**Information shown**:
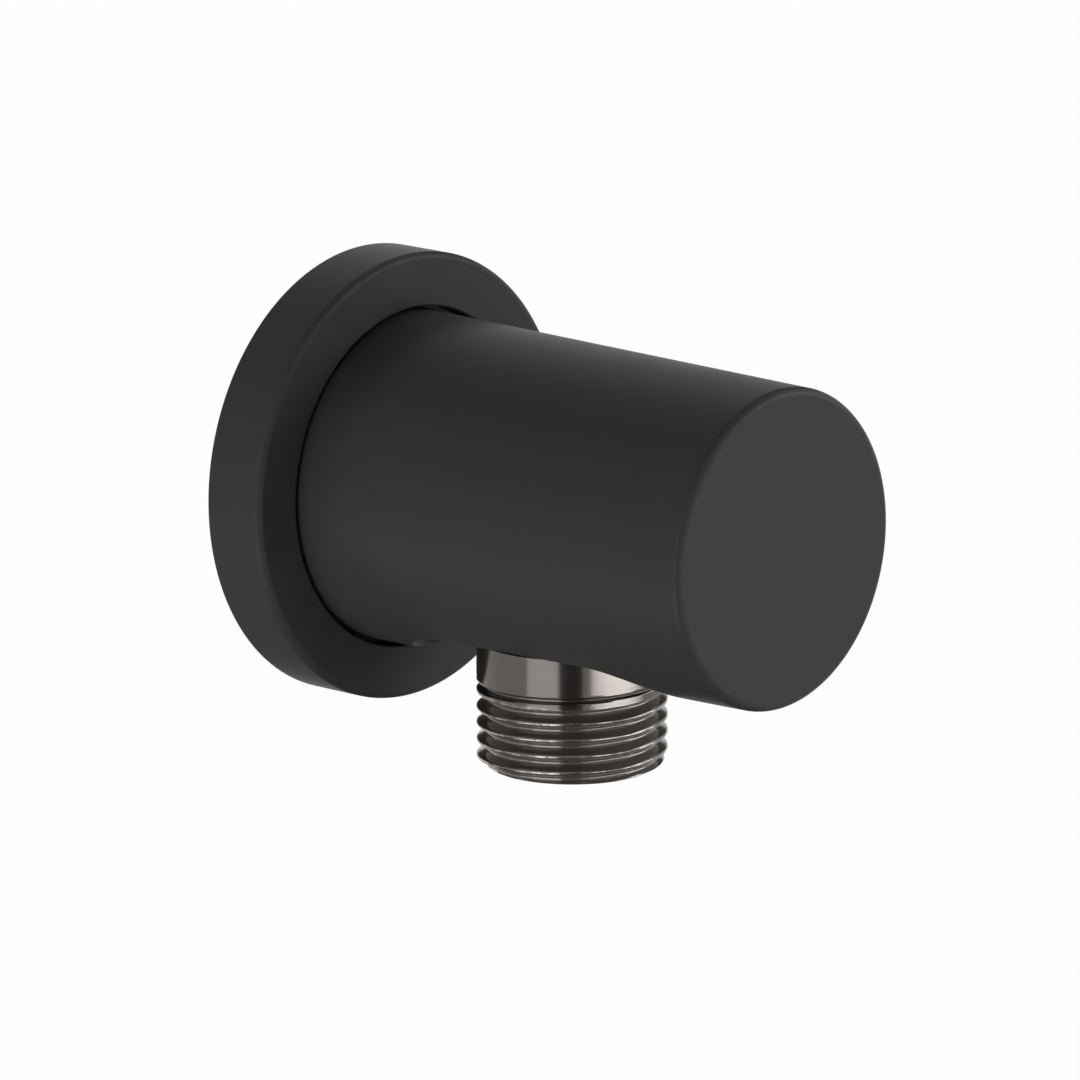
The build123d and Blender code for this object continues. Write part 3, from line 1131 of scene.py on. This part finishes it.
@dataclass
class SeatedRing:
    """The rosette's o-ring as it sits, pressed lightly onto the body.

    Args:
        press: how far it is pressed onto the body, in metres.
        sides: how many sides its section has.
        steps: how many steps make the ring.
    """

    press: float = 0.03 * MM
    sides: int = 28
    steps: int = TURN_STEPS

    def build(self) -> bpy.types.Object:
        """Makes the ring in place of the CAD one.

        Returns:
            The piece.
        """
        low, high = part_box("rosette_ring")
        outer = high[0]
        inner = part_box("body")[1][0] - self.press
        along = (low[1] + high[1]) / 2
        centre, half = (outer + inner) / 2, (outer - inner) / 2
        height = (high[1] - low[1]) / 2
        mesh = Mesh(Vector(), Vector((0.0, 1.0, 0.0)))
        angles = [math.tau * i / self.sides for i in range(self.sides + 1)]
        section = [(centre + half * math.cos(a), along + height * math.sin(a)) for a in angles]
        mesh.turn(mesh.chain(section), self.steps)
        mesh.weld()
        mesh.close()
        piece = mesh.finish("seated_rosette_ring", FIXED_BODY, smooth_below=60.0)
        # The ring's light grey colour is painted light in the dark gap round the body.
        RUBBER_PAINTED_LIGHT.dress(piece)
        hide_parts("rosette_ring")
        return piece


@dataclass
class HoseOutlet:
    """The hose nipple with its o-ring."""

    nipple: HoseNipple = field(default_factory=HoseNipple)

    def build(self) -> list[bpy.types.Object]:
        """Builds the nipple and dresses the ring."""
        RUBBER.dress(frame["nodes"]["outlet_ring"])
        return [self.nipple.build(), frame["nodes"]["outlet_ring"]]


@dataclass
class Cover:
    """The rosette with its gasket and o-ring."""

    ring: SeatedRing = field(default_factory=SeatedRing)

    def build(self) -> list[bpy.types.Object]:
        """Makes the ring and dresses the cover's other pieces."""
        return [self.ring.build(), *dress_nodes({"rosette": BLACK_PAINT, "rosette_gasket": FOAM})]


@dataclass
class Elbow:
    """The painted body with its grub screw."""

    def build(self) -> list[bpy.types.Object]:
        """Dresses the body and the screw."""
        return dress_nodes({"body": BLACK_PAINT, "grub_screw": STEEL})


@dataclass
class WallInlet:
    """The nipple in the wall, with its rings and strainer."""

    nipple: InletNipple = field(default_factory=InletNipple)

    def build(self) -> list[bpy.types.Object]:
        """Makes the nipple and dresses the inlet's other pieces.

        Returns:
            The inlet's objects.
        """
        finishes = {
            "spigot_ring_rear": RUBBER,
            "spigot_ring_front": RUBBER,
            "strainer": PALE_PLASTIC,
        }
        return [self.nipple.build(), *dress_nodes(finishes)]


@dataclass
class CheckCartridge:
    """The check cartridge in the hose nipple."""

    spring: PoppetSpring = field(default_factory=PoppetSpring)

    def build(self) -> list[bpy.types.Object]:
        """Winds the spring and dresses the cartridge's pieces.

        Returns:
            The cartridge's objects.
        """
        finishes = {
            "check_housing": PALE_PLASTIC,
            "check_seat": PALE_PLASTIC,
            "check_poppet": BLUE_PLASTIC,
            "poppet_ring": RUBBER,
            "cartridge_ring": RUBBER,
        }
        return [self.spring.build(), *dress_nodes(finishes)]


def dress_nodes(finishes: dict[str, Finish]) -> list[bpy.types.Object]:
    """Gives CAD nodes their finishes.

    Args:
        finishes: the finish of each node.

    Returns:
        The nodes' objects.
    """
    for name, finish in finishes.items():
        finish.dress(frame["nodes"][name])
    return [frame["nodes"][name] for name in finishes]


def direction(azimuth: float, elevation: float) -> Vector:
    """Gives the direction from the object to something that stands round it.

    Args:
        azimuth: where it stands, in degrees, 0 in front of the wall.
        elevation: how high it stands, in degrees.

    Returns:
        The direction.
    """
    turn, lift = math.radians(azimuth), math.radians(elevation)
    level = Vector((math.sin(turn), -math.cos(turn), 0.0))
    return level * math.cos(lift) + UP * math.sin(lift)


@dataclass(frozen=True)
class Softbox:
    """A large soft lamp that looks at the object.

    Args:
        name: its name.
        azimuth: where it stands, in degrees round the object, 0 in front of the wall.
        elevation: how high it stands, in degrees.
        distance: how far off it is, in metres.
        width: its width in metres.
        height: its height in metres.
        power: its power in watts.
    """

    name: str
    azimuth: float
    elevation: float
    distance: float
    width: float
    height: float
    power: float

    def build(self, centre: Vector) -> None:
        """Adds the lamp.

        Args:
            centre: the point that it looks at.
        """
        data = bpy.data.lights.new(self.name, "AREA")
        data.shape = "RECTANGLE"
        data.size = self.width
        data.size_y = self.height
        data.energy = self.power
        lamp = bpy.data.objects.new(self.name, data)
        away = direction(self.azimuth, self.elevation)
        lamp.location = centre + away * self.distance
        lamp.rotation_mode = "QUATERNION"
        lamp.rotation_quaternion = (-away).to_track_quat("-Z", "Y")
        lamp.visible_camera = False
        bpy.context.scene.collection.objects.link(lamp)


@dataclass(frozen=True)
class Studio:
    """The camera, the lamps, the pale surroundings and the floor.

    Args:
        azimuth: where the camera stands, in degrees round the object.
        elevation: how high it stands, in degrees.
        distance: its distance from the object's origin along its view, in metres.
        scale: pixels per metre at the origin, in the photograph.
        origin_x: the origin's column in the photograph.
        origin_y: the origin's row in the photograph.
        frame_size: the photograph's width and height in pixels.
        floor_height: height of the floor in metres.
        front_distance: how far the front cloth hangs from the object, in metres.
        front_width: its width in metres.
        front_height: its height in metres.
        front_middle: the height of its middle in metres.
        below_drop: how far the lower cloth lies below the object, in metres.
        below_width: its width in metres.
        rear_azimuth: where the rear cloth hangs, in degrees round the object.
        rear_elevation: how high it hangs, in degrees.
        rear_distance: how far it hangs from the object, in metres.
        rear_width: its width in metres.
        rear_height: its height in metres.
        cloth_grey: how light the cloths are.
        floor_width: the floor's width in metres.
        floor_grey: how light the floor is.
        floor_glow: share of plain white in what the eye sees of the floor.
        room_grey: how light the room is to matt surfaces.
    """

    azimuth: float = -48.4169
    elevation: float = 13.3708
    distance: float = 0.9123
    scale: float = 8999.6
    origin_x: float = 364.313
    origin_y: float = 466.1333
    frame_size: float = 1080.0
    floor_height: float = -0.6
    front_distance: float = 0.6
    front_width: float = 0.29
    front_height: float = 1.08
    front_middle: float = -0.3
    below_drop: float = 0.25
    below_width: float = 0.5
    rear_azimuth: float = 110.0
    rear_elevation: float = 26.0
    rear_distance: float = 0.6
    rear_width: float = 0.26
    rear_height: float = 0.34
    cloth_grey: float = 0.03
    floor_width: float = 12.0
    floor_grey: float = 0.8
    floor_glow: float = 0.99
    room_grey: float = 0.065

    SENSOR = 36.0  # in millimetres
    CLIP = 0.01, 20.0  # in metres

    def camera(self) -> None:
        """Adds the camera at the photograph's place and angle."""
        back = direction(self.azimuth, self.elevation)
        right = UP.cross(back).normalized()
        up = back.cross(right)
        half = self.frame_size / 2
        across = (self.origin_x - half) / self.scale
        above = (half - self.origin_y) / self.scale
        data = bpy.data.cameras.new("camera")
        data.sensor_width = self.SENSOR
        data.lens = data.sensor_width * self.distance * self.scale / self.frame_size
        data.clip_start, data.clip_end = self.CLIP
        eye = bpy.data.objects.new("camera", data)
        eye.matrix_world = Matrix(
            (
                (right.x, up.x, back.x, 0.0),
                (right.y, up.y, back.y, 0.0),
                (right.z, up.z, back.z, 0.0),
                (0.0, 0.0, 0.0, 1.0),
            )
        )
        eye.location = back * self.distance - right * across - up * above
        bpy.context.scene.collection.objects.link(eye)
        bpy.context.scene.camera = eye

    def lamps(self) -> None:
        """Adds the lamps: azimuth, elevation, distance, width, height and power of each."""
        low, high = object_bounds()
        centre = (low + high) / 2
        boxes = (
            Softbox("left_softbox", -82.0, -3.0, 0.7, 0.54, 0.95, 2.5),
            Softbox("lower_left_softbox", -95.0, -38.0, 0.6, 0.6, 0.3, 1.6),
            Softbox("right_softbox", 8.0, -13.4, 0.7, 0.92, 0.08, 2.1),
            Softbox("right_fill", 48.0, 20.0, 0.8, 0.5, 0.4, 3.3),
            Softbox("top_softbox", 130.0, 50.0, 0.8, 0.5, 0.5, 0.05),
            Softbox("rear_softbox", 180.0, 8.0, 0.9, 0.3, 0.3, 1.3),
        )
        for box in boxes:
            box.build(centre)

    def sheet(
        self, name: str, place: Matrix, shader: Callable[[Graph], Signal]
    ) -> bpy.types.Object:
        """Adds a flat sheet of the studio.

        Args:
            name: the sheet's name.
            place: where it is, as the transform of a square of two metres.
            shader: builds its surface shader.

        Returns:
            The sheet.
        """
        bm = bmesh.new()
        bmesh.ops.create_grid(bm, x_segments=1, y_segments=1, size=1.0, matrix=place)
        data = bpy.data.meshes.new(name)
        bm.to_mesh(data)
        bm.free()
        finish = bpy.data.materials.new(name)
        finish.use_nodes = True
        graph = Graph(finish.node_tree)
        graph.surface(shader(graph))
        data.materials.append(finish)
        made = bpy.data.objects.new(name, data)
        bpy.context.scene.collection.objects.link(made)
        made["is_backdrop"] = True
        return made

    def cloths(self) -> None:
        """Hangs dark cloths for the metal to reflect: in front, behind on the right and below.

        The camera doesn't see them.
        """
        front = (
            Matrix.Rotation(math.radians(self.azimuth), 4, "Z")
            @ Matrix.Translation((0.0, -self.front_distance, self.front_middle))
            @ Matrix.Rotation(math.radians(90), 4, "X")
            @ Matrix.Diagonal((self.front_width / 2, self.front_height / 2, 1.0, 1.0))
        )
        away = direction(self.rear_azimuth, self.rear_elevation)
        rear = (
            Matrix.Translation(away * self.rear_distance)
            @ away.to_track_quat("Z", "Y").to_matrix().to_4x4()
            @ Matrix.Diagonal((self.rear_width / 2, self.rear_height / 2, 1.0, 1.0))
        )
        below = Matrix.Translation((0.0, 0.0, -self.below_drop)) @ Matrix.Diagonal(
            (self.below_width / 2, self.below_width / 2, 1.0, 1.0)
        )
        places = {"front_cloth": front, "rear_cloth": rear, "lower_cloth": below}
        for name, place in places.items():
            cloth = self.sheet(name, place, self.dark_cloth)
            cloth.visible_camera = False

    def dark_cloth(self, graph: Graph) -> Signal:
        """Builds the cloths' surface shader."""
        return graph.node("ShaderNodeBsdfDiffuse", {}, {"Color": rgba((self.cloth_grey,) * 3)})

    def pale_floor(self, graph: Graph) -> Signal:
        """Builds the floor's surface shader: white to the eye, with the object's shadow on it.

        Args:
            graph: the material's tree.

        Returns:
            The surface shader.
        """
        seen = graph.sees(Ray.CAMERA, Ray.GLOSSY, Ray.TRANSMISSION)
        lit = graph.node("ShaderNodeBsdfDiffuse", {}, {"Color": rgba((self.floor_grey,) * 3)})
        glow = graph.node("ShaderNodeEmission", {}, {"Color": rgba((1.0,) * 3), "Strength": 1.0})
        return graph.node("ShaderNodeMixShader", {}, [seen * self.floor_glow, lit, glow])

    def world(self) -> None:
        """Makes the surroundings white to the camera and to shiny surfaces, and softly lit."""
        world = bpy.data.worlds.new("pale_room")
        world.use_nodes = True
        bpy.context.scene.world = world
        graph = Graph(world.node_tree)
        seen = graph.sees(Ray.CAMERA, Ray.GLOSSY, Ray.TRANSMISSION)
        colour = graph.blend(seen, rgba((self.room_grey,) * 3), rgba((1.0,) * 3))
        sky = graph.node("ShaderNodeBackground", {}, {"Color": colour})
        graph.node("ShaderNodeOutputWorld", {}, {"Surface": sky})

    def floor(self) -> None:
        """Adds the plain pale floor."""
        half = self.floor_width / 2
        place = Matrix.Translation((0.0, 0.0, self.floor_height)) @ Matrix.Diagonal(
            (half, half, 1.0, 1.0)
        )
        self.sheet("floor", place, self.pale_floor)

    def build(self) -> None:
        """Sets up the whole studio."""
        bpy.context.scene.view_settings.view_transform = "Standard"
        self.camera()
        self.lamps()
        self.cloths()
        self.world()
        self.floor()


def main() -> None:
    """Builds every sub-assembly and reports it."""
    logging.basicConfig(level=logging.INFO, format="%(name)s: %(message)s")
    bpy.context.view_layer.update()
    for assembly in (Cover(), Elbow(), HoseOutlet(), WallInlet(), CheckCartridge()):
        for piece in assembly.build():
            faces = len(piece.data.polygons)
            log.info("%s: %s, %d faces", type(assembly).__name__, piece.name, faces)
    Studio().build()


if __name__ == "__main__":
    main()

**Problem**:
Please write out exactly the lines from the start of the data through the line that contains "steps: int = TURN_STEPS", both ends included, and nothing else.

**Result for this task**:
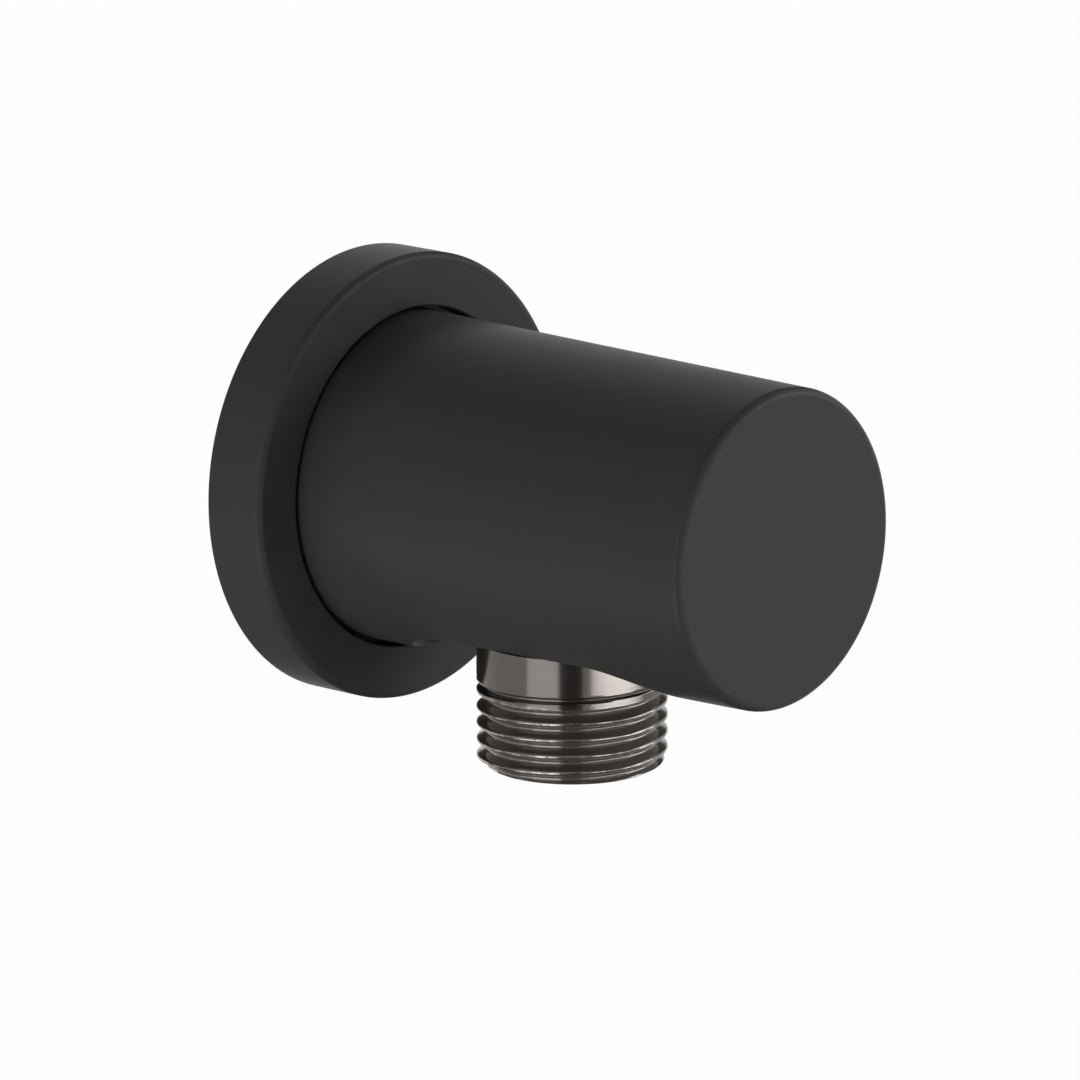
The build123d and Blender code for this object continues. Write part 3, from line 1131 of scene.py on. This part finishes it.
@dataclass
class SeatedRing:
    """The rosette's o-ring as it sits, pressed lightly onto the body.

    Args:
        press: how far it is pressed onto the body, in metres.
        sides: how many sides its section has.
        steps: how many steps make the ring.
    """

    press: float = 0.03 * MM
    sides: int = 28
    steps: int = TURN_STEPS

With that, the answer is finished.